Выбрать главу

Второй акт, не совсем удачный, волнует его меньше, но когда действие прорисовывается чётче и драматизм нарастает, музыка опять льётся пылкой и кипучей волной. Маэстро тщательно выписывает характеры, вкладывает в них много тепла и человечности, осторожно рисует трепетные, тонкие чувства. Он старательно прорабатывает инструментальные партии. Оркестровка красочная и яркая, но строгая и прозрачная. Маэстро очень доволен своей работой.

А вечером 24 сентября 1819 года опера проваливается.
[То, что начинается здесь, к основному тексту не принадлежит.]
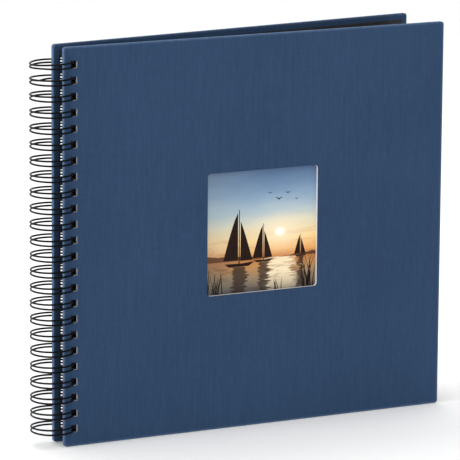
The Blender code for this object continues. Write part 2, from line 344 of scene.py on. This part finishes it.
# ---------------------------------------------------------------- wire
def wire_points():
    """One continuous serpentine bent round the ring: closed tips behind the leaves, open roots next to them."""
    root = -asin((0.0029 + 0.00015 + 0.0002 + WIRE_R) / RING_R)
    tip = -asin((SPINE / 2 - PAPER_1 - 0.0002 - WIRE_R) / RING_R) + 2 * pi
    rnd = random.Random(7)
    out = []

    def half(a, i):
        t = (a - root) / (tip - root)
        h = 0.00192 - 0.00067 * max(0.0, min(1.0, (t - 0.38) / 0.40)) ** 1.2
        if i == HOLES - 1:
            h -= 0.00055 * exp(-((t - 0.5) / 0.16) ** 2)
        return h

    def place(a, z, i, low):
        t = (a - root) / (tip - root)
        r = RING_R
        if i == HOLES - 1:
            z -= 0.0008 * exp(-((t - 0.62) / 0.14) ** 2)
        if i == HOLES - 2 and low:
            z -= 0.0014 * exp(-((t - 0.79) / 0.05) ** 2)
            r += 0.0005 * exp(-((t - 0.79) / 0.05) ** 2)
        # bent out of true only where no leaf or cover ever comes; the swept part stays inside the holes
        free = max(0.0, min(1.0, (t - 0.70) / 0.06))
        z += wob[i][0] * sin(pi * t) * (0.3 + 0.7 * free) * (1 if low else 0.6)
        r += wob[i][1] * sin(pi * t) ** 2 * (0.25 + 0.75 * free)
        return (AX + r * cos(a), AY - r * sin(a), z)

    wob = [(rnd.uniform(-0.00022, 0.00022), rnd.uniform(-0.00035, 0.00025)) for _ in range(HOLES)]
    steps = 54
    for i in range(HOLES):
        zc = Z0 + i * PITCH
        h_tip, rr = half(tip, i), 0.0008
        a0, a1 = root + rr / RING_R, tip - h_tip / RING_R
        # root corner, then up the lower strand to the tip
        for k in range(6):
            b = (pi / 2) * k / 6
            out.append(place(root + (rr - rr * cos(b)) / RING_R, zc - half(root, i) - rr + rr * sin(b), i, True))
        for k in range(steps + 1):
            a = a0 + (a1 - a0) * k / steps
            out.append(place(a, zc - half(a, i), i, True))
        for k in range(1, 10):
            b = -pi / 2 + pi * k / 10
            out.append(place(a1 + h_tip * cos(b) / RING_R, zc + h_tip * sin(b), i, b < 0))
        for k in range(steps + 1):
            a = a1 + (a0 - a1) * k / steps
            out.append(place(a, zc + half(a, i), i, False))
        for k in range(1, 7):
            b = (pi / 2) * (1 - k / 6)
            out.append(place(root + (rr - rr * cos(b)) / RING_R, zc + half(root, i) + rr - rr * sin(b), i, False))
    return out


cu = bpy.data.curves.new("wire_fine", "CURVE")
cu.dimensions = "3D"
cu.bevel_depth = WIRE_R
cu.bevel_resolution = 3
cu.use_fill_caps = True
pts = wire_points()
sp = cu.splines.new("POLY")
sp.points.add(len(pts) - 1)
for q, c in zip(sp.points, pts):
    q.co = (*c, 1.0)
sp.use_smooth = True
wire = bpy.data.objects.new("wire_fine", cu)
bpy.context.scene.collection.objects.link(wire)
dress(wire, WIRE)
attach(wire, "back_and_wire")
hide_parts("wire_binding")


# ---------------------------------------------------------------- shapes printed on the picture
def flat_shape(name, polys, lift=0.00001):
    """Thin dark shapes lying on the print; points are shares of the window, from its lower left."""
    bm = bmesh.new()
    for poly in polys:
        d = 0.00265 - lift
        vs = [bm.verts.new(on_cover(WIN_X - WIN / 2 + u * WIN, WIN_Z - WIN / 2 + v * WIN, d - 0.00002, -1)) for u, v in poly]
        f = bm.faces.new(vs)
        r = bmesh.ops.extrude_face_region(bm, geom=[f])
        back = on_cover(0, 0, 0.0, -1) - on_cover(0, 0, 0.00003, -1)
        bmesh.ops.translate(bm, vec=-back, verts=[e for e in r["geom"] if isinstance(e, bmesh.types.BMVert)])
    bmesh.ops.recalc_face_normals(bm, faces=bm.faces)
    me = bpy.data.meshes.new(name)
    bm.to_mesh(me)
    bm.free()
    ob = bpy.data.objects.new(name, me)
    bpy.context.scene.collection.objects.link(ob)
    dress(ob, INK)
    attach(ob, "front_cover")
    return ob


def blades():
    rnd = random.Random(21)
    polys = []
    groups = [(0.92, 0.08, 16, 0.26), (0.07, 0.09, 14, 0.20), (0.66, 0.05, 5, 0.09)]
    for centre, spread, count, tall in groups:
        for _ in range(count):
            u = centre + rnd.gauss(0, spread * 0.5)
            u = min(0.985, max(0.015, u))
            height = tall * rnd.uniform(0.5, 1.15)
            lean = rnd.uniform(-0.35, 0.35) * height
            w = rnd.uniform(0.006, 0.011)
            left, right = [], []
            for k in range(7):
                t = k / 6
                cx = u + lean * t * t
                half = w * (1 - t) ** 0.8 / 2 + 0.0006
                left.append((min(0.998, max(0.002, cx - half)), -0.03 + (height + 0.03) * t))
                right.append((min(0.999, max(0.003, cx + half)), -0.03 + (height + 0.03) * t))
            polys.append(left + right[::-1])
    return polys


def boat(cx, base, s):
    hull = [(cx - 0.085 * s, base + 0.018 * s), (cx - 0.06 * s, base), (cx + 0.055 * s, base), (cx + 0.09 * s, base + 0.022 * s), (cx + 0.02 * s, base + 0.016 * s)]
    mast = [(cx - 0.003 * s, base + 0.016 * s), (cx + 0.003 * s, base + 0.016 * s), (cx + 0.002 * s, base + 0.30 * s), (cx - 0.002 * s, base + 0.30 * s)]
    main, jib = [], []
    for k in range(9):
        t = k / 8
        main.append((cx - 0.008 * s - 0.085 * s * (1 - t) ** 0.8, base + 0.035 * s + 0.25 * s * t))
        jib.append((cx + 0.008 * s + 0.070 * s * (1 - t) ** 0.9, base + 0.03 * s + 0.21 * s * t))
    main = [(cx - 0.007 * s, base + 0.035 * s)] + main
    jib = [(cx + 0.007 * s, base + 0.03 * s)] + jib
    return [hull, mast, main, jib]


def birds():
    out = []
    for cx, cy, s in ((0.66, 0.74, 0.034), (0.74, 0.785, 0.025), (0.58, 0.795, 0.021), (0.82, 0.73, 0.018)):
        top, bot = [], []
        for k in range(9):
            t = -1 + 2 * k / 8
            lift = s * (0.55 * abs(sin(t * pi * 0.62)) - 0.25 * t * t)
            thick = s * 0.16 * (1.15 - abs(t))
            top.append((cx + s * t, cy + lift + thick))
            bot.append((cx + s * t, cy + lift - thick))
        out.append(top + bot[::-1])
    return out


flat_shape("print_grasses", blades())
flat_shape("print_boat", boat(0.30, 0.215, 1.55) + boat(0.52, 0.238, 1.05) + boat(0.86, 0.255, 0.62))
flat_shape("print_birds", birds())


# ---------------------------------------------------------------- folded cloth corners inside the covers
def mitre(name, side, corner_x, corner_z, sx, sz, mat, body):
    """The cloth's folded corner: a low ridge running in at 45 degrees to the endpaper's corner."""
    bm = bmesh.new()
    rows = []
    for k in range(7):
        t = k / 6
        d = 0.0008 + 0.0052 * t
        width = 0.00035 + 0.0004 * t
        height = 0.00008 * (1 - 0.3 * t)
        row = []
        for off, up in ((-width, 0.0), (-width * 0.2, height), (width * 0.9, height * 0.55), (width, 0.0)):
            x = corner_x + sx * (d + off * 0.7071)
            z = corner_z + sz * (d - off * 0.7071)
            row.append(bm.verts.new(on_cover(x, z, 0.00298 + up, side)))
        rows.append(row)
    for a, b in zip(rows, rows[1:]):
        for k in range(3):
            bm.faces.new((a[k], a[k + 1], b[k + 1], b[k]))
        bm.faces.new((a[3], a[0], b[0], b[3]))
    bm.faces.new(rows[0])
    bm.faces.new(rows[-1][::-1])
    bmesh.ops.recalc_face_normals(bm, faces=bm.faces)
    me = bpy.data.meshes.new(name)
    bm.to_mesh(me)
    bm.free()
    for p in me.polygons:
        p.use_smooth = True
    ob = bpy.data.objects.new(name, me)
    bpy.context.scene.collection.objects.link(ob)
    dress(ob, mat)
    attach(ob, body)


for side, body, mat, tag in ((1, "back_and_wire", CLOTH_BACK, "back"), (-1, "front_cover", CLOTH_FRONT, "front")):
    for k, (cx, cz, sx, sz) in enumerate(((0, 0, 1, 1), (COVER_W, 0, -1, 1), (COVER_W, COVER_H, -1, -1), (0, COVER_H, 1, -1))):
        mitre(f"{tag}_mitre_{k}", side, cx, cz, sx, sz, mat, body)

# ---------------------------------------------------------------- floor, light, camera
floor_me = bpy.data.meshes.new("floor")
bm = bmesh.new()
bmesh.ops.create_grid(bm, x_segments=8, y_segments=8, size=60.0)
bm.to_mesh(floor_me)
bm.free()
floor = bpy.data.objects.new("floor", floor_me)
floor.location = (0, 0, -0.0004)
bpy.context.scene.collection.objects.link(floor)
fl = Net("pale_floor", rough=0.9, spec=0.1)
fl.colour(fl.ramp(fl.noise(fl.co, 3.0, 2.0), [(0.3, (0.93, 0.93, 0.93, 1)), (0.7, (0.95, 0.95, 0.95, 1))]))
dress(floor, fl.m)

world = bpy.data.worlds.new("studio")
bpy.context.scene.world = world
world.use_nodes = True
bg = world.node_tree.nodes["Background"]
bg.inputs["Color"].default_value = (1.0, 1.0, 1.0, 1)
bg.inputs["Strength"].default_value = 1.0


def area(name, loc, target, size, power, colour=(1, 1, 1)):
    li = bpy.data.lights.new(name, "AREA")
    li.shape = "RECTANGLE"
    li.size, li.size_y = size
    li.energy = power
    li.color = colour
    ob = bpy.data.objects.new(name, li)
    ob.location = loc
    ob.rotation_euler = (Vector(target) - Vector(loc)).to_track_quat("-Z", "Y").to_euler()
    bpy.context.scene.collection.objects.link(ob)
    return ob


area("key", (-0.9, -2.0, 1.9), (0, 0, 0.10), (1.2, 1.2), 3)
area("side", (-2.0, 0.15, 0.5), (-0.15, 0, 0.16), (0.6, 1.4), 30)
area("top", (0.1, 0.9, 2.0), (0, 0, 0.2), (1.4, 1.0), 9)

AZ, EL, DIST, FPX, ROLL, TX, TZ = radians(33.787), radians(11.25), 3.1121, 3862.69, radians(0.405), -0.0070, 0.1602
d = Vector((sin(AZ) * cos(EL), cos(AZ) * cos(EL), -sin(EL)))
right = Vector((cos(AZ), -sin(AZ), 0.0))
up = right.cross(d)
r2 = right * cos(ROLL) + up * sin(ROLL)
u2 = -right * sin(ROLL) + up * cos(ROLL)
cam_data = bpy.data.cameras.new("camera")
cam_data.sensor_width = 36.0
cam_data.lens = FPX / 460 * 36.0
cam = bpy.data.objects.new("camera", cam_data)
m = Matrix((r2, u2, -d)).transposed().to_4x4()
m.translation = Vector((TX, 0, TZ)) - d * DIST
cam.matrix_world = m
bpy.context.scene.collection.objects.link(cam)
bpy.context.scene.camera = cam
bpy.context.scene.view_settings.view_transform = "Standard"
Публика пришла в театр Сан-Карло с совершенно явным намерением освистать оперу. Что за садизм такой проявляет она всякий раз, когда выходят новые оперы Россини? Разве столь частые ошибки в суждениях, которые она допускала, не научили её хотя бы немного осторожности или сдержанности, особенно теперь, когда она должна была бы наконец понять, что перед нею гигант? Публика в какой-то мере похожа на пленённого зверя. Он чувствует, что вынужден терпеть власть укротителя, но старается при первой же возможности цапнуть его.
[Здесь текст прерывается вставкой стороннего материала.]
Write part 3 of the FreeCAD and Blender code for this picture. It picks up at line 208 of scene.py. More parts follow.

Скандал разразился, когда зазвучал военный марш. Бурбонские офицеры, имевшие привилегию занимать первые пять рядов партера, принялись отбивать такт саблями, и публика, обрадовавшись, что можно пошуметь, тоже стала отбивать ритм, стуча палками и ногами. И красота музыки от этого каприза публики, за которым последовали и другие, была перекрыта шумом. Чисто прозвучало только финальное рондо, и то лишь потому, что в нём были поистине акробатические трели, с которыми блистательно справилась Кольбран. Единственный номер, которому аплодировали. И который меньше всего этого заслуживал.
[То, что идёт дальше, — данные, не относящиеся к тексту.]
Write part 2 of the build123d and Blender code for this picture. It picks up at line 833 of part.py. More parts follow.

Россини, возмущённый такой низостью и таким невежеством публики, которая и без того так часто обижает его враждебными выпадами, ушёл в уборную к Кольбран. Опера закончилась, провалилась. Во всяком случае, в этот вечер.

Вдруг вбегает секретарь театра и говорит, что публика продолжает аплодировать и вызывает на сцену певицу и маэстро.

   — И меня? — взрывается Россини. — И меня? А зачем? Они же орали весь вечер!

   — Но публике понравилось рондо, и она хочет, чтобы вы вышли.

   — Хочет? Но я не хочу!

   — Публика — повелительница, которой необходимо повиноваться.

   — Публика была слишком невоспитанной повелительницей. Я не пойду.

   — Как? Нельзя не уважить публику. Вы должны выйти. Слышите, что там делается?!

При этом секретарю взбрело в голову взять маэстро за руку. И тут происходит такое, чего, конечно, никто не ожидал от Россини. Маэстро вскакивает и со всего размаха бьёт секретаря кулаком, да так, что несчастный отлетает в сторону. Маэстро тут же покидает театр, даже не попрощавшись с перепуганной Кольбран. Утром он уезжает в Милан.

В Риме и Милане его спрашивают, как прошла премьера «Девы озера».

   — С успехом. С триумфальным успехом! — отвечает он, вновь обретя способность шутить.

Он ещё не знает, что это вовсе не шутка, а правда. На втором представлении «Дева озера» действительно имела триумфальный успех. «Публика в восторге вознесла оперу к звёздам, — сообщает ему через несколько дней счастливая Кольбран, — и последующие спектакли тоже идут с огромным успехом».

Вот тут Россини и восклицает:

   — Не лучше ли, если моими премьерами будут считаться вторые представления?

* * *

В Милан он приехал для того, чтобы написать новую оперу и вынести ещё одну премьеру. 26 декабря 1819 года в театре Ла Скала идёт «Бьянка и Фальеро», либретто Феличе Романи.

И опять провал? Почти. Публика была весьма сурова и встретила оперу очень холодно. Только один квартет вызвал бурные, продолжительные аплодисменты. Квартет этот, по мнению слушателей, был несравненной красоты. Чувствовались когти льва, но сам лев дремал.

Россини огорчился гораздо меньше, чем после провала на премьере «Девы озера». Он и сам понимал, что писал «Бьянку и Фальеро» без должного увлечения, не так, как работал над предыдущей оперой. Сюжет не нравился ему, и он слишком спешил.

И всё же, несмотря на прохладный приём на первом представлении, «Бьянка и Фальеро» прошла в этом сезоне тридцать девять раз. Какая выдержка при такой низкой температуре! А всё дело в том, что в любой опере Россини, какая бы она ни была, даже не самая удачная, всегда есть чарующие номера или сцены, и провал его стоит успеха, какого добиваются иные композиторы.